**Aim**
Take the data below and repeat it exactly.

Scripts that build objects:
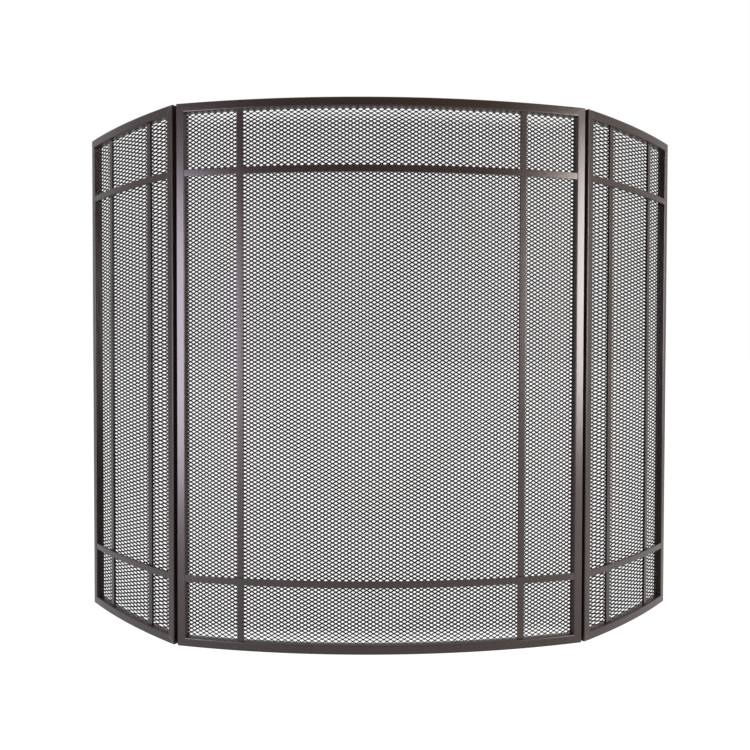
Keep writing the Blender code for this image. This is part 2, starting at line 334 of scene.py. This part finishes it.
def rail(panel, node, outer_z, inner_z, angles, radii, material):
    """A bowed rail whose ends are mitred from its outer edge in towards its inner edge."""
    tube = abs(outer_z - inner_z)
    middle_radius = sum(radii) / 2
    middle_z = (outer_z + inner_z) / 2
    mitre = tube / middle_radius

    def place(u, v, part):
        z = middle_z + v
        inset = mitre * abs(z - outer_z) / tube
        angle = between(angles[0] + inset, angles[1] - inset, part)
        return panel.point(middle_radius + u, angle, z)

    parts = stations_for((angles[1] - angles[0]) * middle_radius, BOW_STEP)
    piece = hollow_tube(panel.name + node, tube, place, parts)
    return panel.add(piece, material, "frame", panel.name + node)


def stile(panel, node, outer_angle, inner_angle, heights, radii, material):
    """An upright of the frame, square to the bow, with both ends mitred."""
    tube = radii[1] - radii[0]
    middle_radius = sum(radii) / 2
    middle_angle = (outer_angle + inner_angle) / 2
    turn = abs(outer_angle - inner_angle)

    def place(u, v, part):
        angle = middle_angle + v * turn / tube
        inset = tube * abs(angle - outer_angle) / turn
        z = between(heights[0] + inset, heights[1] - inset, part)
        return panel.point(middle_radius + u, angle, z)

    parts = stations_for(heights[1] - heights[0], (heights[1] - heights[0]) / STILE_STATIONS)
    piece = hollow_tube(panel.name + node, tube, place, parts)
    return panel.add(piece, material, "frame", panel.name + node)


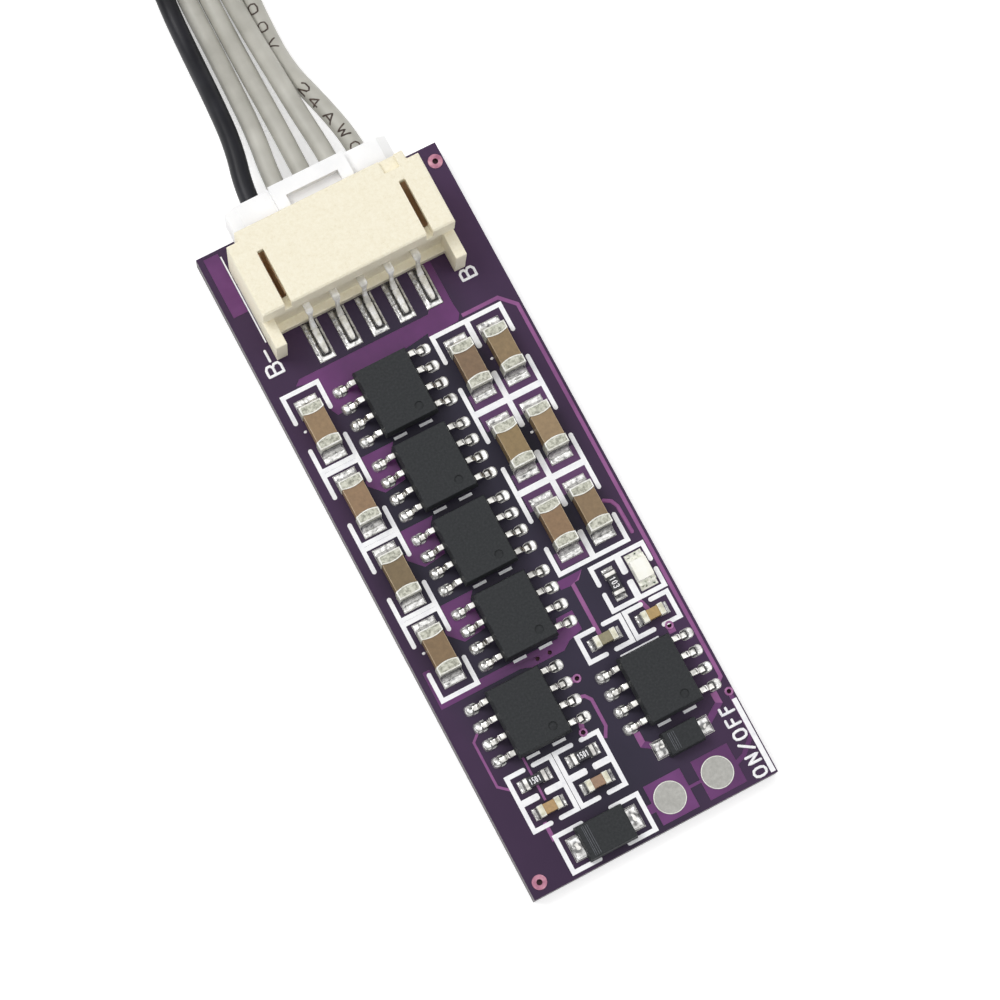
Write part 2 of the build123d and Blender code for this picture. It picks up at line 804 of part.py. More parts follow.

**Completed exercise**
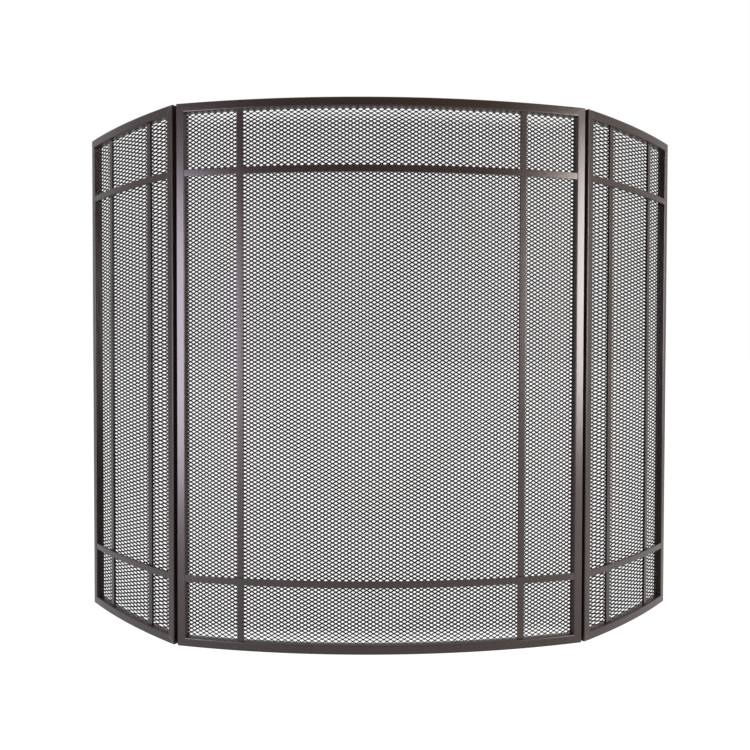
Keep writing the Blender code for this image. This is part 2, starting at line 334 of scene.py. This part finishes it.
def rail(panel, node, outer_z, inner_z, angles, radii, material):
    """A bowed rail whose ends are mitred from its outer edge in towards its inner edge."""
    tube = abs(outer_z - inner_z)
    middle_radius = sum(radii) / 2
    middle_z = (outer_z + inner_z) / 2
    mitre = tube / middle_radius

    def place(u, v, part):
        z = middle_z + v
        inset = mitre * abs(z - outer_z) / tube
        angle = between(angles[0] + inset, angles[1] - inset, part)
        return panel.point(middle_radius + u, angle, z)

    parts = stations_for((angles[1] - angles[0]) * middle_radius, BOW_STEP)
    piece = hollow_tube(panel.name + node, tube, place, parts)
    return panel.add(piece, material, "frame", panel.name + node)


def stile(panel, node, outer_angle, inner_angle, heights, radii, material):
    """An upright of the frame, square to the bow, with both ends mitred."""
    tube = radii[1] - radii[0]
    middle_radius = sum(radii) / 2
    middle_angle = (outer_angle + inner_angle) / 2
    turn = abs(outer_angle - inner_angle)

    def place(u, v, part):
        angle = middle_angle + v * turn / tube
        inset = tube * abs(angle - outer_angle) / turn
        z = between(heights[0] + inset, heights[1] - inset, part)
        return panel.point(middle_radius + u, angle, z)

    parts = stations_for(heights[1] - heights[0], (heights[1] - heights[0]) / STILE_STATIONS)
    piece = hollow_tube(panel.name + node, tube, place, parts)
    return panel.add(piece, material, "frame", panel.name + node)


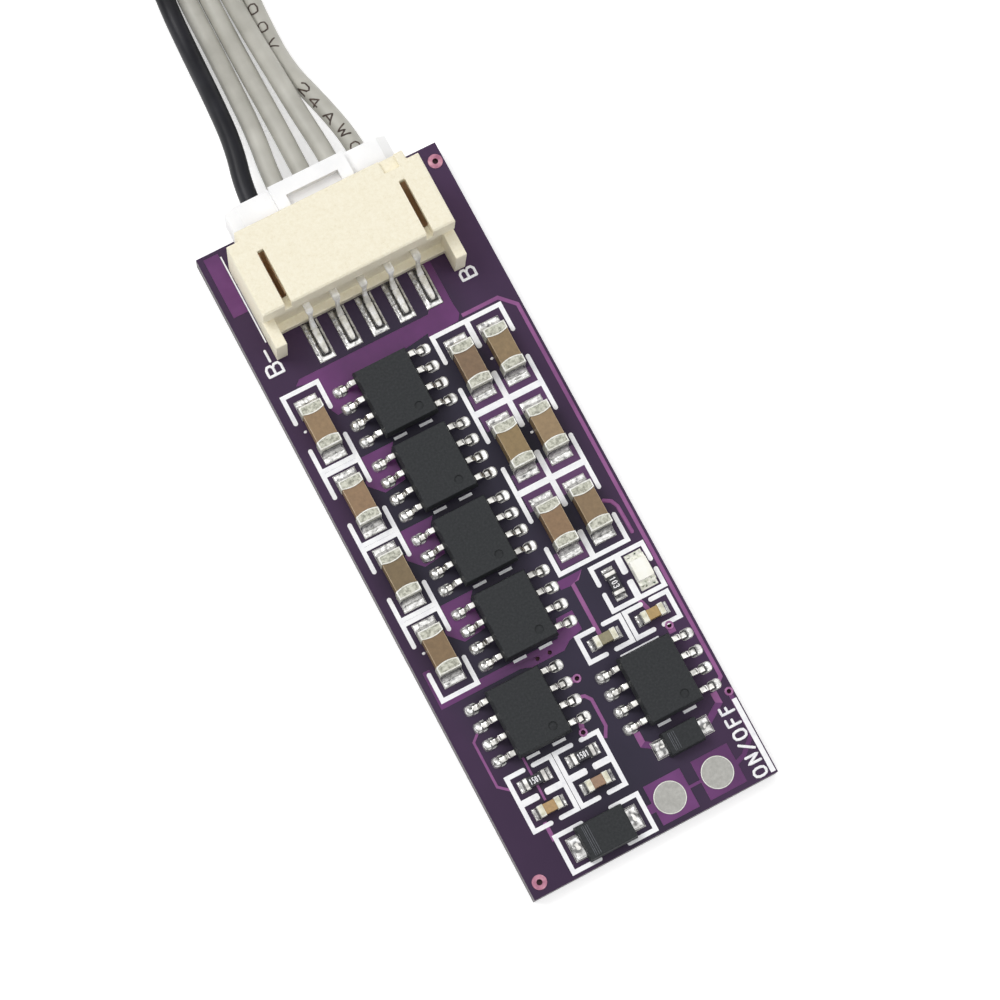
Write part 2 of the build123d and Blender code for this picture. It picks up at line 804 of part.py. More parts follow.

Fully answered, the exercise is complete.